The fact it won’t really make any difference to anything else we complain about is harder to explain.  It’s a negative conclusion.  It doesn’t make sense to our emotional brains, or our sense of social control.  It’s like a Meerkat turning round to the other meerkats and saying “you know, rather than me squeaking if I see an eagle, why don’t we try to tackle the systemic issues within the ecosystem that places us at a lower point in the food chain?”.

Yeah.  Like the other Meerkats would buy that schtick.
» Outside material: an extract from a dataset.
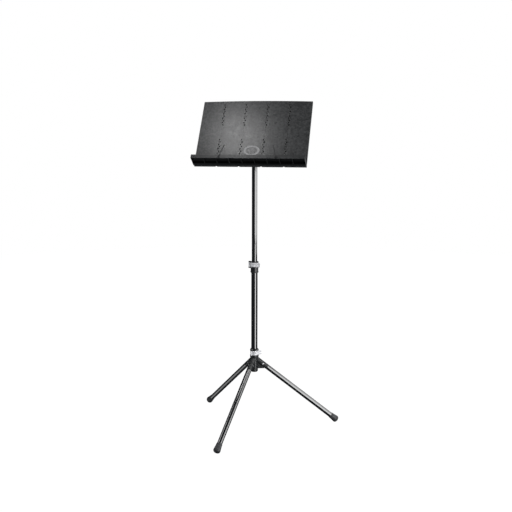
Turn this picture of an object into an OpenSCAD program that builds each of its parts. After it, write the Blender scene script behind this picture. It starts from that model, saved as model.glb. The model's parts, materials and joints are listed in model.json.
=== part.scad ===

Our emotional brains make us cling to ideas that feel like good decisions, even if they’re flawed, we call this effect “confirmation bias” meaning if we want something to be true, we’ll often construct rational arguments to prove why it is true, even if it’s illogical .  It’s how we define the concept of hindsight – because everyone experiences a moment when, removed from the emotional heat of the moment by the passage of time, we can look back at events and consider the choices we made at the time in a more detached, analytical framework – often deciding we could have chosen more wisely.

That would be every voter if we wake up in 2015 with a UKIP government.  We’ll look back and say, after the Romanians and Bulgarians are stopped in their tracks at the border “Okay UKIP, now how are you going to fix the energy supply / carbon emissions / cost of living / economy / education / NHS?” and with hindsight, think that the whole immigration thing turned out to be a bit of a damp squib and maybe voting for someone else would have been a better choice.

My advice would be to cast your vote for the party that makes a case for fixing the issues that affect you, your kids, your community, your prospects, your bank balance and your health the most, first.  Try listing them out.  If immigration ranks in the top 5, vote for the party that’s got the toughest stance for that problem.  If it’s somewhere down the list, stop caring about it for a bit until the important stuff gets fixed.